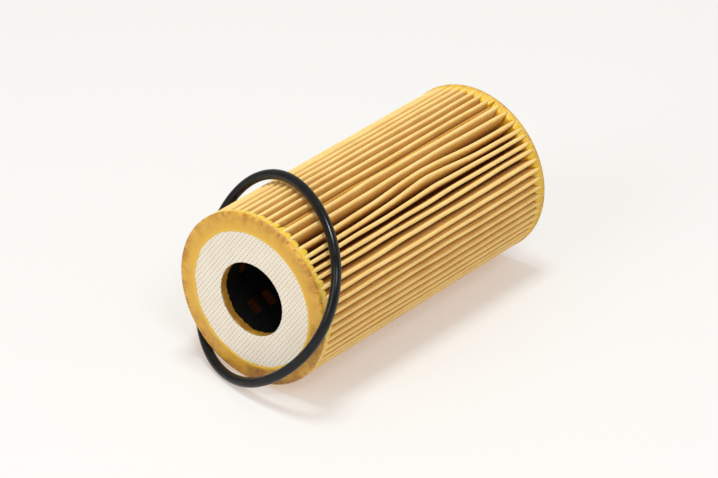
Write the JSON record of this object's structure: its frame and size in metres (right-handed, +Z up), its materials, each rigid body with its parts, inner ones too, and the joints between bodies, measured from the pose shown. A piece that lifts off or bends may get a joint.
{
  "type": "oil filter cartridge",
  "caption": "Round pleated-paper oil filter cartridge lying on its side, with potted ends, fleece discs, a perforated centre tube and a loose rubber seal ring.",
  "frame": {"origin": "centre of the bore in the cartridge's front face", "axes": "+Y along the cartridge's axis from the front face to the rear face, +Z up, +X to the right seen from the front"},
  "size_m": [0.0826, 0.1513, 0.0753],
  "materials": {
    "filter_paper": "matt",
    "seam_glue": "satin",
    "tube_plastic": "matt",
    "fleece": "matt",
    "potting": "satin",
    "seal_rubber": "satin"
  },
  "bodies": {
    "cartridge": {"pleated_media": "filter_paper", "media_seam": "seam_glue", "centre_tube": "tube_plastic", "front_end_disc": "fleece", "rear_end_disc": "fleece", "front_adhesive": "potting", "rear_adhesive": "potting"},
    "seal": {"seal_ring": "seal_rubber"}
  },
  "joints": [
    {"name": "seal_slide", "type": "slide", "parent": "cartridge", "child": "seal", "axis": [0, -1, 0], "range_m": [0, 0.04]}
  ]
}
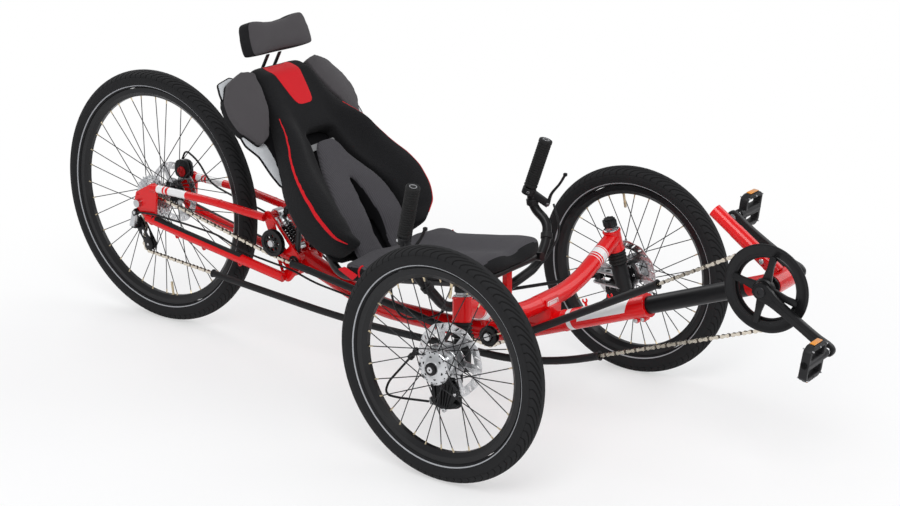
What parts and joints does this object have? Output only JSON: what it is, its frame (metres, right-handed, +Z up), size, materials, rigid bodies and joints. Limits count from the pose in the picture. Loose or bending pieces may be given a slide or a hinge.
{
  "type": "recumbent trike",
  "caption": "Reclined-seat tricycle with two steered front wheels, under-seat handlebar, cranks on a front boom and a sprung driven rear wheel.",
  "frame": {"origin": "on the ground under the middle of the trike's overall box", "axes": "-Y forward, +X to the rider's left, +Z up"},
  "size_m": [0.83, 2.2145, 0.8253],
  "materials": {
    "red_paint": "gloss",
    "black_alloy": "satin",
    "tyre_rubber": "tread and sidewall",
    "rim_black": "satin anodised",
    "spoke_steel": "drawn wire",
    "rotor_steel": "machined",
    "silver_alloy": "machined",
    "chain_steel": "oiled",
    "black_plastic": "moulded",
    "grip_rubber": "ribbed",
    "boot_rubber": "pleated",
    "seat_mesh": "spacer mesh",
    "seat_grey": "ribbed weave",
    "frame_black": "gloss",
    "cable_black": "smooth housing"
  },
  "bodies": {
    "frame": {"main_frame": "red_paint", "cross_arm_left": "red_paint", "cross_arm_right": "red_paint", "boom": "frame_black", "accessory_post": "red_paint", "swingarm_yoke": "red_paint", "stays": "red_paint", "dropouts": "red_paint", "rear_axle": "silver_alloy", "shock_absorber": "silver_alloy", "chain": "chain_steel", "chain_tubes": "black_plastic", "idler_bolts": "silver_alloy", "derailleur": "black_alloy", "rear_caliper": "black_alloy", "seat_frame": "frame_black", "seat_base_pad": "seat_grey", "seat_back_pad": "seat_mesh", "shoulder_pads": "seat_grey", "headrest_pad": "seat_grey", "frame_cables": "cable_black"},
    "handlebar": {"handlebar": "frame_black", "grips": "grip_rubber", "brake_levers": "black_alloy", "bar_cables": "cable_black"},
    "knuckle_left": {"knuckle_left": "black_alloy", "knuckle_left_covers": "boot_rubber", "knuckle_left_caliper": "black_alloy", "knuckle_left_cable": "cable_black"},
    "knuckle_right": {"knuckle_right": "black_alloy", "knuckle_right_covers": "boot_rubber", "knuckle_right_caliper": "black_alloy", "knuckle_right_cable": "cable_black"},
    "front_left_wheel": {"front_left_tyre": "tyre_rubber", "front_left_rim": "rim_black", "front_left_spokes": "spoke_steel", "front_left_hub": "silver_alloy", "front_left_rotor": "rotor_steel"},
    "front_right_wheel": {"front_right_tyre": "tyre_rubber", "front_right_rim": "rim_black", "front_right_spokes": "spoke_steel", "front_right_hub": "silver_alloy", "front_right_rotor": "rotor_steel"},
    "tie_rod_left": {"tie_rod_left": "frame_black"},
    "tie_rod_right": {"tie_rod_right": "frame_black"},
    "rear_wheel": {"rear_tyre": "tyre_rubber", "rear_rim": "rim_black", "rear_spokes": "spoke_steel", "rear_hub": "silver_alloy", "rear_rotor": "rotor_steel", "cassette": "chain_steel"},
    "crankset": {"chainring": "black_alloy", "crank_right": "black_alloy", "crank_left": "black_alloy"},
    "pedal_left": {"pedal_left": "black_alloy"},
    "pedal_right": {"pedal_right": "black_alloy"},
    "rear_idler": {"rear_idler": "black_plastic"},
    "front_idler": {"front_idler": "black_plastic"}
  },
  "joints": [
    {"name": "steering", "type": "hinge", "parent": "frame", "child": "handlebar", "pos_m": [0, -0.24178, 0.254], "axis": [0, 0, 1], "range_deg": [-26, 26]},
    {"name": "kingpin_left", "type": "hinge", "parent": "frame", "child": "knuckle_left", "pos_m": [0.295, -0.38628, 0.3435], "axis": [-0.1975, 0.1364, 0.9708], "range_deg": [-26, 26]},
    {"name": "tie_rod_left_eye", "type": "hinge", "parent": "knuckle_left", "child": "tie_rod_left", "pos_m": [0.31565, -0.33554, 0.242], "axis": [-0.1975, 0.1364, 0.9708], "range_deg": [-26, 26]},
    {"name": "front_left_spin", "type": "hinge", "parent": "knuckle_left", "child": "front_left_wheel", "pos_m": [0.38, -0.39178, 0.25], "axis": [1, 0, 0], "continuous": true},
    {"name": "kingpin_right", "type": "hinge", "parent": "frame", "child": "knuckle_right", "pos_m": [-0.295, -0.38628, 0.3435], "axis": [0.1975, 0.1364, 0.9708], "range_deg": [-26, 26]},
    {"name": "tie_rod_right_eye", "type": "hinge", "parent": "knuckle_right", "child": "tie_rod_right", "pos_m": [-0.31565, -0.33554, 0.242], "axis": [0.1975, 0.1364, 0.9708], "range_deg": [-26, 26]},
    {"name": "front_right_spin", "type": "hinge", "parent": "knuckle_right", "child": "front_right_wheel", "pos_m": [-0.38, -0.39178, 0.25], "axis": [1, 0, 0], "continuous": true},
    {"name": "rear_spin", "type": "hinge", "parent": "frame", "child": "rear_wheel", "pos_m": [0, 0.78322, 0.3265], "axis": [1, 0, 0], "continuous": true},
    {"name": "crank_turn", "type": "hinge", "parent": "frame", "child": "crankset", "pos_m": [0, -0.94478, 0.43195], "axis": [1, 0, 0], "continuous": true},
    {"name": "pedal_left_turn", "type": "hinge", "parent": "crankset", "child": "pedal_left", "pos_m": [0, -0.79983, 0.52077], "axis": [1, 0, 0], "continuous": true},
    {"name": "pedal_right_turn", "type": "hinge", "parent": "crankset", "child": "pedal_right", "pos_m": [0, -1.08972, 0.34313], "axis": [1, 0, 0], "continuous": true},
    {"name": "rear_idler_turn", "type": "hinge", "parent": "frame", "child": "rear_idler", "pos_m": [0, 0.35222, 0.292], "axis": [1, 0, 0], "continuous": true},
    {"name": "front_idler_turn", "type": "hinge", "parent": "frame", "child": "front_idler", "pos_m": [0, -0.28178, 0.19], "axis": [1, 0, 0], "continuous": true}
  ],
  "couplings": [
    {"joint": "kingpin_left", "follows": "steering", "ratio": 1},
    {"joint": "kingpin_right", "follows": "steering", "ratio": 1},
    {"joint": "tie_rod_left_eye", "follows": "steering", "ratio": -1},
    {"joint": "tie_rod_right_eye", "follows": "steering", "ratio": -1},
    {"joint": "rear_idler_turn", "follows": "crank_turn", "ratio": -2.5281},
    {"joint": "front_idler_turn", "follows": "crank_turn", "ratio": -3.6773}
  ]
}
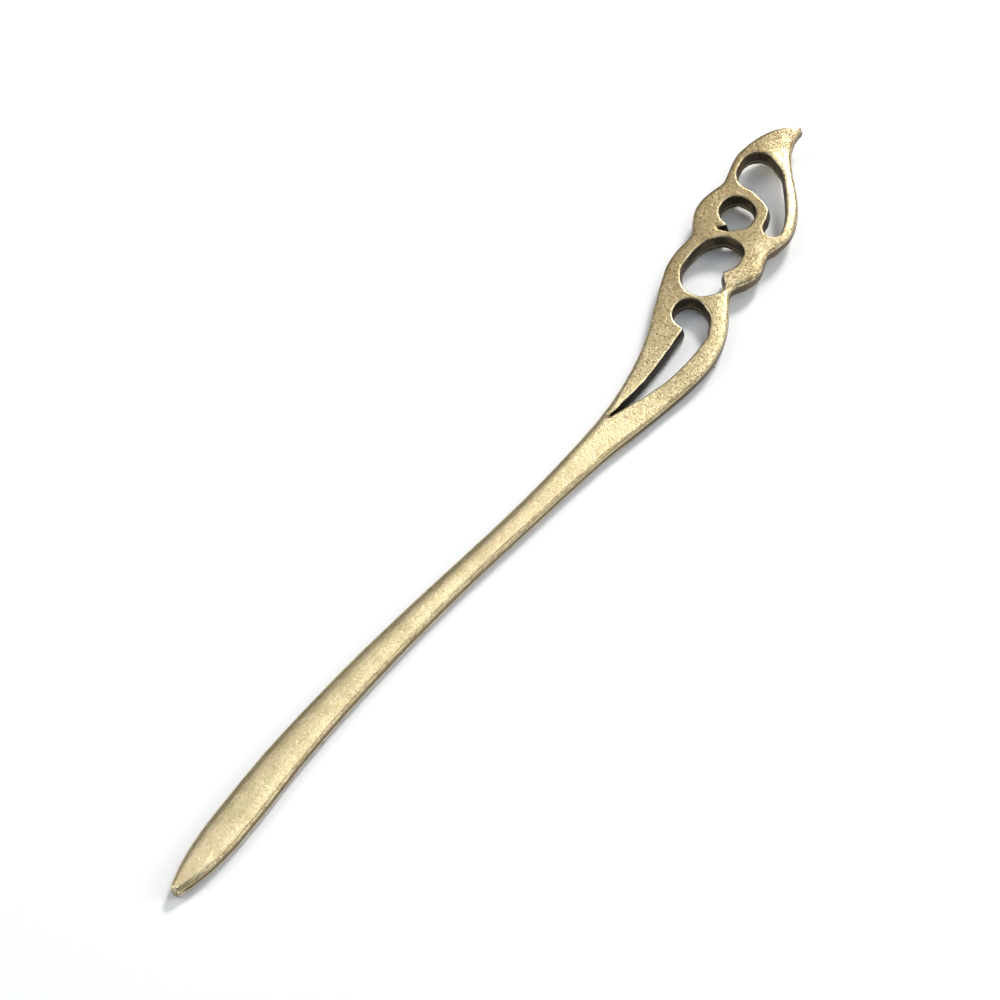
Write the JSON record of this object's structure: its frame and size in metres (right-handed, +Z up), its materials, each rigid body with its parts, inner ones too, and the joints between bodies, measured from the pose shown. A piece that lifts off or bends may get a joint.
{
  "type": "hair stick",
  "caption": "Solid cast hair stick with a blunt, slowly swaying leaf-shaped blade, a fork and a pierced scroll head that ends in a hooked leaf.",
  "frame": {"origin": "bottom centre of the whole stick, on the flat underside of the blade", "axes": "+X from the blunt point to the hooked leaf, +Z up from the underside to the domed, finished face"},
  "size_m": [0.15, 0.0168, 0.0053],
  "materials": {
    "antique_brass": "aged satin: brushed casting with a dark patina in its pits and openings and bright worn rims"
  },
  "bodies": {
    "root": {"hair_stick": "antique_brass"}
  },
  "joints": []
}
+ + + + +
PROBLEM TO SOLVE:
Identify every line above that includes the word "with", and show those lines.

SOLUTION TO THIS PROBLEM:
Write the JSON record of this object's structure: its frame and size in metres (right-handed, +Z up), its materials, each rigid body with its parts, inner ones too, and the joints between bodies, measured from the pose shown. A piece that lifts off or bends may get a joint.
  "caption": "Round pleated-paper oil filter cartridge lying on its side, with potted ends, fleece discs, a perforated centre tube and a loose rubber seal ring.",
  "caption": "Reclined-seat tricycle with two steered front wheels, under-seat handlebar, cranks on a front boom and a sprung driven rear wheel.",
Write the JSON record of this object's structure: its frame and size in metres (right-handed, +Z up), its materials, each rigid body with its parts, inner ones too, and the joints between bodies, measured from the pose shown. A piece that lifts off or bends may get a joint.
  "caption": "Solid cast hair stick with a blunt, slowly swaying leaf-shaped blade, a fork and a pierced scroll head that ends in a hooked leaf.",
    "antique_brass": "aged satin: brushed casting with a dark patina in its pits and openings and bright worn rims"